Still Sharing Laughter

His younger siblings claimed it was unfair that Murray seemed to get out of any punishment because he could always make me laugh. Evidence came in his required essay with a word count that I assigned for playing ball in the house. Scattered throughout were numbering notes to document the progress of the word count with notice that he had a bonus of five extra. The not-very-repentant essay ended with, “and it’s just possible that your mother may be right.” I did laugh, kept the essay, and recently passed it along to his son – who also got a laugh. My justification to his siblings is that he did the required punishment and did not play ball in the house afterwards.

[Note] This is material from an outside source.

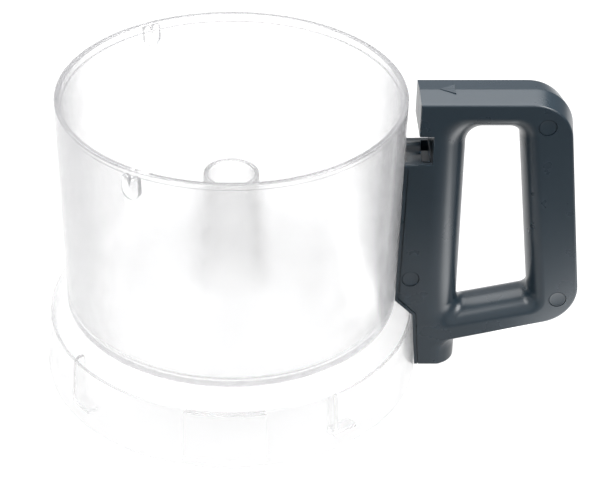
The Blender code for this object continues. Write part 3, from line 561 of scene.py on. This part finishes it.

Today is Murray’s first “year’s mind.” I stumbled across the phrase which the Catholic church often uses to commemorate a person’s death date and pursued its origins which go back to the idea of memory or recollection of a person on their death date. This has been a year of holes like Swiss cheese in the spaces he left in our lives. They’ve popped up unbidden when someone brought his favorite homemade potato salad to church potluck; when the Festival South orchestra played “The Entertainer,” his signature piano piece at a daytime concert; when Dr. Seuss day came last week and I remembered the gazillion times I had read The 500 Hats of Bartholomew Cubbins with him thumping off the hats as Bartholomew climbed the stairs. Still, into those holes, his sense of humor pops up and brings a laugh. Even as he began the cancer treatment after his initial diagnosis, he brought a laugh with the comment, “The thing I dread most is losing my hair.” Like his father before him and his son after him, he had not made it through his twenties before going bald.

This favorite picture remains on our refrigerator of a family Christmas gathering with his gift of this book – from his sister as I recall. Remembering the laughs it brought at the time I smile with him again. Looking back on this “year’s mind” can’t miss the Swiss cheese holes nor can it miss the laughter that bubbles up from their midst. Truth is, he left us laughing and crying.